Im Juni 2022 wurde der Betroffene zu einer gerichtlichen Anhörung zum Landgericht Bochum und zurück gebracht. Auch bei diesen Trans­port­fahrten war er an den Füßen gefesselt. Die Vollzugsanstalt hat dabei erwogen, dass der Betroffene, der sich als Justizopfer sieht, vollzugs­feindliche Tendenzen erkennen lasse und hat seine körperlichen Fähigkeiten als erfahrener Kampfsportler einerseits und die konkrete Art der Fesselung unter Begleitung zweier bewaffneter Bediensteter andererseits bei der Entscheidung berücksichtigt. Auch diese Erwägungen sind nach der Entscheidung des 1. Strafsenats nicht zu beanstanden.

Aufgrund der grundrechtlich geschützten körperlichen Bewegungs­freiheit bestehen rechtlich besondere Anforderungen für Fesselungen auch bei Strafgefangenen. Dabei können Betroffene die Rechtmäßigkeit einer Fesselung auch noch im Nachhinein gerichtlich überprüfen lassen.

In rechtlicher Hinsicht ist der Senat jeweils von seiner ständigen Rechtsprechung zu den Voraussetzungen für besondere Siche­rungs­maß­nahmen wie Fesselungen ausgegangen, die sich aus § 69 Straf­voll­zugs­gesetz NRW ergeben. In der Vorschrift sind Anforderungen für besondere Siche­rungs­maß­nahmen im Allgemeinen (Absatz 1) und in besonderen Situationen wie Ausführungen, Vorführungen oder Transporten (Absatz 9) geregelt. In jedem Fall bedarf es nach der gefestigten Rechtsprechung des 1. Strafsenats und der Rechtsprechung des Bundes­ver­fas­sungs­ge­richts einer individuellen Einzel­fa­ll­prüfung. Während Fesselungen an sich eine im Einzelfall durch konkrete Tatsachen begründete erhöhte Fluchtgefahr voraussetzen, sind sie bei Ausführungen, Vorführungen und Transporten bereits dann zulässig, wenn die Beaufsichtigung nicht ausreicht, eine Entweichung zu verhindern. In diesen Situationen besteht typischerweise aufgrund der äußeren Umstände eine erhöhte Gefahr der Entweichung, so dass eine Fesselung bereits dann zulässig ist, wenn die Gefahr der Entweichung nach den Umständen des Einzelfalles nicht fernliegt.
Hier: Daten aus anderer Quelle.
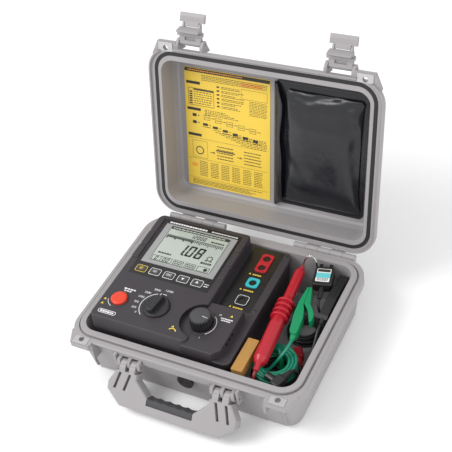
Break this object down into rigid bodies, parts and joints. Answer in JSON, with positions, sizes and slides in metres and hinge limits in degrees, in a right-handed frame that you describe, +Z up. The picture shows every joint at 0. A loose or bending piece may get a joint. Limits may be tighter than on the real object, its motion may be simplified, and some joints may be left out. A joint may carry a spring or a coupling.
{
  "type": "insulation resistance tester",
  "caption": "Insulation resistance tester in a hard carrying case with hinged lid, latches, folding handle, test button, range knob, display, probe, clips and coiled leads.",
  "frame": {"origin": "middle of the case's underside, on the surface it stands on", "axes": "+X to the user's right, +Y from the handle side back to the hinge side, +Z up"},
  "size_m": [0.374, 0.4476, 0.3984],
  "materials": {
    "case_plastic": "light warm grey, fine texture",
    "tester_plastic": "charcoal, fine texture",
    "black_plastic": "black, satin",
    "display_overlay": "black printed overlay",
    "display_glass": "pale grey-green display",
    "black_rubber": "black rubber",
    "grip_rubber": "dark grey rubber",
    "bright_steel": "plain bright",
    "chrome_wire": "polished",
    "red_plastic": "red, satin",
    "green_plastic": "teal green, satin",
    "orange_plastic": "orange-red",
    "pouch_vinyl": "black soft vinyl",
    "label_print": "yellow printed label",
    "board": "green circuit board",
    "cell_wrap": "wrapped dry cells",
    "transformer": "laminated core and winding",
    "paperboard": "kraft paperboard",
    "red_cord": "dark red cord",
    "green_cord": "green cord",
    "black_cord": "black cord"
  },
  "bodies": {
    "case": {"battery_cover": "tester_plastic", "battery_holder": "cell_wrap", "case_base": "case_plastic", "display_overlay": "display_overlay", "display_panel": "display_glass", "earth_clip_body": "black_plastic", "earth_coil": "black_cord", "earth_lead": "black_cord", "earth_plug": "black_plastic", "earth_terminal": "black_plastic", "guard_clip_body": "green_plastic", "guard_coil": "green_cord", "guard_lead": "green_cord", "guard_plug": "green_plastic", "guard_terminal": "green_plastic", "handle_pin_left": "bright_steel", "handle_pin_right": "bright_steel", "high_voltage_transformer": "transformer", "hinge_pin_left": "bright_steel", "hinge_pin_right": "bright_steel", "line_coil": "red_cord", "line_lead": "red_cord", "line_plug": "red_plastic", "line_terminal": "red_plastic", "main_board": "board", "optical_adapter": "black_plastic", "padlock_plate_base_left": "bright_steel", "padlock_plate_base_right": "bright_steel", "paper_box": "paperboard", "probe_body": "red_plastic", "probe_hook": "chrome_wire", "tester_bottom_case": "tester_plastic", "tester_top_cover": "tester_plastic", "usb_coil": "black_cord", "usb_lead": "black_cord", "usb_plug": "black_plastic"},
    "lid": {"lid_shell": "case_plastic", "lid_gasket": "black_rubber", "padlock_plate_lid_left": "bright_steel", "padlock_plate_lid_right": "bright_steel", "instruction_label": "label_print", "document_pouch": "pouch_vinyl"},
    "handle": {"handle_frame": "case_plastic", "handle_grip": "grip_rubber"},
    "valve": {"purge_valve": "black_plastic"},
    "button_stem": {"test_button_stem": "black_plastic"},
    "button_cap": {"test_button": "orange_plastic"},
    "range_knob": {"range_knob": "tester_plastic"},
    "adjust_dial": {"adjust_dial": "tester_plastic"},
    "guard_jaw": {"guard_clip_lever": "green_plastic"},
    "earth_jaw": {"earth_clip_lever": "black_plastic"},
    "latch_left": {"latch_body_left": "case_plastic"},
    "latch_lever_left": {"latch_lever_left": "case_plastic"},
    "latch_right": {"latch_body_right": "case_plastic"},
    "latch_lever_right": {"latch_lever_right": "case_plastic"},
    "key_backlight": {"key_backlight": "black_plastic"},
    "key_save": {"key_save": "black_plastic"},
    "key_function": {"key_function": "black_plastic"},
    "key_down": {"key_down": "black_plastic"},
    "key_up": {"key_up": "black_plastic"}
  },
  "joints": [
    {"name": "lid_hinge", "type": "hinge", "parent": "case", "child": "lid", "pos_m": [0, 0.1445, 0.08], "axis": [1, 0, 0], "range_deg": [0, 104.3]},
    {"name": "handle_hinge", "type": "hinge", "parent": "case", "child": "handle", "pos_m": [0, -0.142, 0.063], "axis": [1, 0, 0], "range_deg": [-63.5, 36.5]},
    {"name": "purge_valve_turn", "type": "hinge", "parent": "case", "child": "valve", "pos_m": [0.008, -0.1315, 0.05], "axis": [0, -1, 0], "range_deg": [0, 180]},
    {"name": "test_button_press", "type": "slide", "parent": "case", "child": "button_stem", "axis": [0, 0, -1], "range_m": [0, 0.003], "stiffness_N_per_m": 400, "springref_m": -0.001},
    {"name": "test_button_turn", "type": "hinge", "parent": "button_stem", "child": "button_cap", "pos_m": [-0.128, -0.067, 0.108], "axis": [0, 0, -1], "range_deg": [0, 60]},
    {"name": "range_knob_turn", "type": "hinge", "parent": "case", "child": "range_knob", "pos_m": [-0.067, -0.063, 0.106], "axis": [0, 0, 1], "range_deg": [0, 128]},
    {"name": "adjust_dial_turn", "type": "hinge", "parent": "case", "child": "adjust_dial", "pos_m": [0.008, -0.065, 0.098], "axis": [0, 0, 1], "continuous": true},
    {"name": "guard_clip_jaw", "type": "hinge", "parent": "case", "child": "guard_jaw", "pos_m": [0.1279, 0.02558, 0.081], "axis": [0, 0, -1], "range_deg": [0, 14], "stiffness_Nm_per_rad": 0.3, "springref_deg": -17.19},
    {"name": "earth_clip_jaw", "type": "hinge", "parent": "case", "child": "earth_jaw", "pos_m": [0.1573, 0.071, 0.0725], "axis": [-1, 0, 0], "range_deg": [0, 14], "stiffness_Nm_per_rad": 0.3, "springref_deg": -17.19},
    {"name": "latch_left_swing", "type": "hinge", "parent": "lid", "child": "latch_left", "pos_m": [-0.118, 0.2331, 0.35875], "axis": [1, 0, 0], "range_deg": [-30, 90]},
    {"name": "latch_lever_left_tip", "type": "hinge", "parent": "latch_left", "child": "latch_lever_left", "pos_m": [-0.118, 0.24371, 0.38339], "axis": [1, 0, 0], "range_deg": [-25, 12]},
    {"name": "latch_right_swing", "type": "hinge", "parent": "lid", "child": "latch_right", "pos_m": [0.118, 0.2331, 0.35875], "axis": [1, 0, 0], "range_deg": [-30, 90]},
    {"name": "latch_lever_right_tip", "type": "hinge", "parent": "latch_right", "child": "latch_lever_right", "pos_m": [0.118, 0.24371, 0.38339], "axis": [1, 0, 0], "range_deg": [-25, 12]},
    {"name": "key_backlight_press", "type": "slide", "parent": "case", "child": "key_backlight", "axis": [0, 0, -1], "range_m": [0, 0.0008], "stiffness_N_per_m": 500, "springref_m": -0.0005},
    {"name": "key_save_press", "type": "slide", "parent": "case", "child": "key_save", "axis": [0, 0, -1], "range_m": [0, 0.0008], "stiffness_N_per_m": 500, "springref_m": -0.0005},
    {"name": "key_function_press", "type": "slide", "parent": "case", "child": "key_function", "axis": [0, 0, -1], "range_m": [0, 0.0008], "stiffness_N_per_m": 500, "springref_m": -0.0005},
    {"name": "key_down_press", "type": "slide", "parent": "case", "child": "key_down", "axis": [0, 0, -1], "range_m": [0, 0.0008], "stiffness_N_per_m": 500, "springref_m": -0.0005},
    {"name": "key_up_press", "type": "slide", "parent": "case", "child": "key_up", "axis": [0, 0, -1], "range_m": [0, 0.0008], "stiffness_N_per_m": 500, "springref_m": -0.0005}
  ]
}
Dabei sind namentlich das Vorverhalten des Gefangenen in der Haft, sein Gesund­heits­zustand, sein Alter und der Ablauf vorangegangener Ausführungen zu berücksichtigen, ohne dass diese Aufzählung abschließend wäre. Diese Umstände sind einzel­fa­ll­bezogen zu prüfen, ohne dass eine gesetzliche Vermutung ausreichender Umstände zugunsten einer Fesselung besteht.